In Part 3, Wolfson returns to what, when viewed in the retrospect of a long history of Romantic interactions of her own, seems to be her favorite subject: Byron--or in this case, to be more precise, Byronism. In two chapters focusing on the contemporary impact and reception history of the poet's separation from Lady Bryon in 1816, Wolfson takes us on a dazzling tour of the outing and in-fighting, the iconic infatuations and militant disenchantments, the slippery alliances and covert disloyalties that characterized the first half century of Byron's celebrity "interactions" and the initial stirrings of his critical rehabilitation a century after that. Private correspondence, portraits, engravings, caricatures, reviews, biographies, table talk, overheard conversations, advertising--the range of sources is head-turning. "Byron was a dreamboat for everyone," writes Wolfson (212), and while the ship's manifest now seemed to include depraved vampires as well as soliloquizing corsairs, it was the cargo hidden below-decks, in the fancied recesses of that noble but ruined Flying Dutchman, that continued to fascinate Byron's readers--men as well as women, enemies as well as admirers. Throughout, "Byron was spinning Byronism" (280), aware that the very mystique surrounding what lay below was a more potent weapon than a magazine full of gunpowder. Wolfson is particularly good on the history and impact of Byron's portraits and the contradictory currents of his influence on female writers following his death, especially Laetitia Landon and Felicia Hemans. Even those among his female epigones who felt compelled to condemn his behavior toward Lady Byron, not to mention women in general, could not resist the power of his poetic example. After casting aside Moore's Life of Byron in disgust, Hemans's subsequent poetry showed that she still "couldn't separate from Lord Byron," but "kept true to her textual marriage" (269).
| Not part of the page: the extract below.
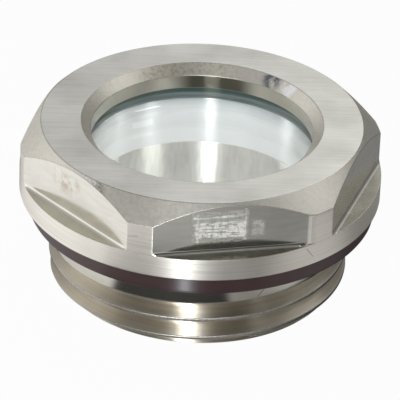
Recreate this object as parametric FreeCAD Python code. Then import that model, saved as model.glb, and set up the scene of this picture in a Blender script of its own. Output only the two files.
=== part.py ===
import FreeCAD, Part
import math
import os
from FreeCAD import Vector

# A liquid level indicator: a screw-in sight glass with a hexagonal head and a one inch pipe
# thread. Sizes are in millimetres. The axis is Z, the end of the thread stands on Z = 0, and
# two of the six flats face -Y and +Y. The pocket for the glass opens at the thread's end, and
# the pieces in it are stacked up against a lip below the viewing face.

# Head: a turned disc with six milled flats above a round collar
head_diameter = 40.0
head_height = 8.3
head_bevel = 2.25
across_flats = 36.0
flat_count = 6
collar_height = 2.55
cutter_corner_radius = 0.35

# Viewing opening and the lip that the glass bears on
opening_diameter = 24.5
opening_bevel = 1.1
lip_height = 2.65

# Stub with the parallel pipe thread: 11 turns to the inch, 55 degree flanks
stub_length = 11.0
thread_diameter = 33.249
thread_pitch = 2.309
thread_flank_angle = 55.0
thread_length = 6.0
thread_start_angle = -166.0
runout_angle = 90.0
stub_bevel = 1.5

# Pocket bored up from the thread's end
pocket_diameter = 27.2
pocket_bevel = 0.4

# Pieces stacked in the pocket, from the lip down
glass_thickness = 4.0
glass_bevel = 0.3
glass_clearance = 0.1
glass_seal_width = 0.6
glass_seal_height = 1.0
sleeve_height = 5.7
sleeve_clearance = 0.05
clear_diameter = 25.4
ring_recess = 0.8
ring_bevel = 0.4

# Flat sealing ring below the collar
flange_seal_width = 2.45
flange_seal_thickness = 2.1
flange_seal_clearance = 0.125
flange_seal_rounding = 0.45

# Proportions of the pipe thread's basic profile, as shares of the pitch
depth_per_pitch = 0.640327
flat_per_pitch = 1.0 / 6.0
overcut_per_pitch = 0.1
runout_sections = 8

# Heights and radii that follow from the sizes above
total_height = stub_length + head_height
ledge_height = stub_length + collar_height
glass_top = total_height - lip_height
glass_bottom = glass_top - glass_thickness
sleeve_bottom = glass_bottom - sleeve_height
head_radius = head_diameter / 2
apothem = across_flats / 2
opening_radius = opening_diameter / 2
thread_radius = thread_diameter / 2
thread_depth = depth_per_pitch * thread_pitch
pocket_radius = pocket_diameter / 2
glass_radius = pocket_radius - glass_clearance
clear_radius = clear_diameter / 2

ORIGIN = Vector(0, 0, 0)
UP = Vector(0, 0, 1)


def section_wire(points):
    """Closed outline in the XZ plane through (radius, height) points."""
    corners = [Vector(radius, 0, height) for radius, height in points]
    return Part.makePolygon(corners + corners[:1])


def revolved(points):
    """Solid of revolution about the axis of an outline given as (radius, height) points."""
    return Part.Face(section_wire(points)).revolve(ORIGIN, UP, 360)


def turned_blank():
    """The housing as it leaves the lathe, before its flats and its thread are cut."""
    recess_radius = pocket_radius - glass_seal_width
    recess_top = glass_top + glass_seal_height
    return revolved([
        (pocket_radius + pocket_bevel, 0),
        (thread_radius - stub_bevel, 0),
        (thread_radius, stub_bevel),
        (thread_radius, stub_length),
        (head_radius, stub_length),
        (head_radius, total_height - head_bevel),
        (head_radius - head_bevel, total_height),
        (opening_radius + opening_bevel, total_height),
        (opening_radius, total_height - opening_bevel),
        (opening_radius, glass_top),
        (recess_radius, glass_top),
        (recess_radius, recess_top),
        (pocket_radius, recess_top),
        (pocket_radius, pocket_bevel),
    ])


def flat_cutter():
    """Bar that mills one flat: it leaves a ledge, and a small radius in the corner above it."""
    reach = head_radius - apothem + head_bevel
    inner, outer = apothem, apothem + reach
    low, high = ledge_height, total_height + head_bevel
    radius = cutter_corner_radius
    turn = radius * (1 - math.sqrt(0.5))
    half_width = head_radius

    def corner(distance, height):
        return Vector(distance, -half_width, height)

    outline = Part.Wire([
        Part.LineSegment(corner(outer, high), corner(inner, high)).toShape(),
        Part.LineSegment(corner(inner, high), corner(inner, low + radius)).toShape(),
        Part.Arc(corner(inner, low + radius), corner(inner + turn, low + turn),
                 corner(inner + radius, low)).toShape(),
        Part.LineSegment(corner(inner + radius, low), corner(outer, low)).toShape(),
        Part.LineSegment(corner(outer, low), corner(outer, high)).toShape(),
    ])
    return Part.Face(outline).extrude(Vector(0, 2 * half_width, 0))


def hexagon_cutters():
    """One bar for each flat. The first flat faces -Y."""
    cutters = []
    for index in range(flat_count):
        cutter = flat_cutter()
        cutter.rotate(ORIGIN, UP, -90 + index * 360 / flat_count)
        cutters.append(cutter)
    return cutters


def groove_outline(lift=0.0):
    """Section of the thread groove, moved out of the metal by lift."""
    slope = math.tan(math.radians(thread_flank_angle / 2))
    overcut = overcut_per_pitch * thread_pitch
    root_half = flat_per_pitch * thread_pitch / 2
    mouth_half = root_half + (thread_depth + overcut) * slope
    root = thread_radius - thread_depth + lift
    mouth = thread_radius + overcut + lift
    return section_wire([(root, -root_half), (root, root_half), (mouth, mouth_half), (mouth, -mouth_half)])


def thread_groove():
    """Groove of the thread at full depth, from one turn below the stub up to its run-out."""
    height = thread_length + thread_pitch
    helix = Part.makeLongHelix(thread_pitch, height, thread_radius, 0, False)
    groove = Part.Wire(helix.Edges).makePipeShell([groove_outline()], True, True)
    groove.translate(Vector(0, 0, -thread_pitch))
    groove.rotate(ORIGIN, UP, thread_start_angle)
    return groove


def thread_runout():
    """End of the groove, where the tool drew out of the metal while the work still turned."""
    first_angle = thread_start_angle + 360 * thread_length / thread_pitch
    sections = []
    for step in range(runout_sections + 1):
        share = step / runout_sections
        section = groove_outline(lift=share * (thread_depth + overcut_per_pitch * thread_pitch))
        section.rotate(ORIGIN, UP, first_angle + share * runout_angle)
        section.translate(Vector(0, 0, thread_length + thread_pitch * share * runout_angle / 360))
        sections.append(section)
    return Part.makeLoft(sections, True, False)


def housing():
    """Hexagonal head and threaded stub, turned and milled from one bar of stainless steel."""
    shape = turned_blank().cut(hexagon_cutters())
    shape = shape.cut(thread_groove())
    return shape.cut(thread_runout())


def flange_seal():
    """Flat ring of fluoro rubber round the stub, with its two outer edges rounded in two chords."""
    inner = thread_radius + flange_seal_clearance
    outer = inner + flange_seal_width
    top = stub_length
    bottom = top - flange_seal_thickness
    rounding = flange_seal_rounding
    inset = rounding * (1 - math.sqrt(0.5))
    return revolved([
        (inner, bottom),
        (outer - rounding, bottom),
        (outer - inset, bottom + inset),
        (outer, bottom + rounding),
        (outer, top - rounding),
        (outer - inset, top - inset),
        (outer - rounding, top),
        (inner, top),
    ])


def glass_seal():
    """Thin ring of fluoro rubber in the corner of the lip, over the rim of the glass."""
    return revolved([
        (pocket_radius - glass_seal_width, glass_top),
        (pocket_radius, glass_top),
        (pocket_radius, glass_top + glass_seal_height),
        (pocket_radius - glass_seal_width, glass_top + glass_seal_height),
    ])


def sight_glass():
    """Round pane of toughened glass, with its rims ground off at 45 degrees."""
    return revolved([
        (0, glass_bottom),
        (glass_radius - glass_bevel, glass_bottom),
        (glass_radius, glass_bottom + glass_bevel),
        (glass_radius, glass_top - glass_bevel),
        (glass_radius - glass_bevel, glass_top),
        (0, glass_top),
    ])


def white_sleeve():
    """White plastic sleeve that spaces the glass from the retaining ring and lights the bore."""
    outer = pocket_radius - sleeve_clearance
    return revolved([
        (clear_radius, sleeve_bottom),
        (outer, sleeve_bottom),
        (outer, glass_bottom),
        (clear_radius, glass_bottom),
    ])


def retaining_ring():
    """Steel ring pressed into the pocket from below. It holds the stack against the lip."""
    return revolved([
        (clear_radius + ring_bevel, ring_recess),
        (pocket_radius, ring_recess),
        (pocket_radius, sleeve_bottom),
        (clear_radius, sleeve_bottom),
        (clear_radius, ring_recess + ring_bevel),
    ])


PIECES = {
    "housing": housing,
    "flange_seal": flange_seal,
    "glass_seal": glass_seal,
    "sight_glass": sight_glass,
    "white_sleeve": white_sleeve,
    "retaining_ring": retaining_ring,
}

os.makedirs("parts", exist_ok=True)
for name, make in PIECES.items():
    piece = make()
    solid = piece.Solids[0]
    print(name, "solids", len(piece.Solids), "valid", piece.isValid(), "volume", round(solid.Volume, 1))
    solid.exportStep(os.path.join("parts", name + ".step"))
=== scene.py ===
# %% [markdown]
# A liquid level indicator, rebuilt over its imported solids. It is a screw-in sight glass: a turned steel
# head with six milled flats, a window, a dark red sealing ring and a pipe thread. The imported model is
# loaded first, because each piece below hides the imported solid that it stands in for.

# %% Load the frame
import math

import bpy
import numpy as np
from mathutils import Matrix, Quaternion, Vector


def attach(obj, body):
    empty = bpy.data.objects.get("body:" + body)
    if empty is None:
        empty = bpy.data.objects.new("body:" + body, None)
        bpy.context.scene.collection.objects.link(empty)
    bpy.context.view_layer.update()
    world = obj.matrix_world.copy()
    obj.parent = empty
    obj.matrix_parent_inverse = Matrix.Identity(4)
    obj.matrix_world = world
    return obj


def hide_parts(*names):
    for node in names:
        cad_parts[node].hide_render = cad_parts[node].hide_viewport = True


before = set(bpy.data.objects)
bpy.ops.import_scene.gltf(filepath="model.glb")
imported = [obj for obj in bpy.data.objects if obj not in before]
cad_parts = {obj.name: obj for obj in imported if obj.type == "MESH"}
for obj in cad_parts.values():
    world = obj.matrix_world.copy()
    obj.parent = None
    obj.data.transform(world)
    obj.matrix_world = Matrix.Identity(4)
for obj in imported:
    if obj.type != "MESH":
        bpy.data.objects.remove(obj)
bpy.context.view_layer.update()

# %% [markdown]
# All sizes below are in millimetres, as on a drawing, and one factor turns them into Blender's metres
# when a mesh is made. They repeat the drawing's sizes: the axis is Z, and the thread's end is Z = 0.
# The white sleeve stops a hair below the window, so that no two faces lie in one plane.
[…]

Romantic Interactions is a worthy successor to Borderlines and can be read with profit selectively or serially. Like all of Wolfson's work, its value lies as much in its example as in its content. If anyone still clings to the idea that close reading blinds us to history, ideology, or differance, let him or her read ten consecutive pages of this book, chosen at random. For Wolfson, reading closely means observing every point of connection between the text and all its relevant contexts: literary history as well as material history; etymology as well orthography; bibliography, biography, and autobiography; reaction and reception; revisions and transmissions; culture and its constructs; and, of course, the relationship of every relevant detail of a text to its place and function within the work as a whole. Exemplary as well is Wolfson's prose: precise but not fussy, sophisticated without strain, and mixing the colloquial with the formal in a combination that De Quincey, whose description of his mother's writing Wolfson cites with admiration in Borderlines (24), would call "racy and fresh with idiomatic graces." "Racy" may sound incongruent with the motto, "Not so fast," but in slowing your pace to Wolfson's, you'll be surprised at how time flies.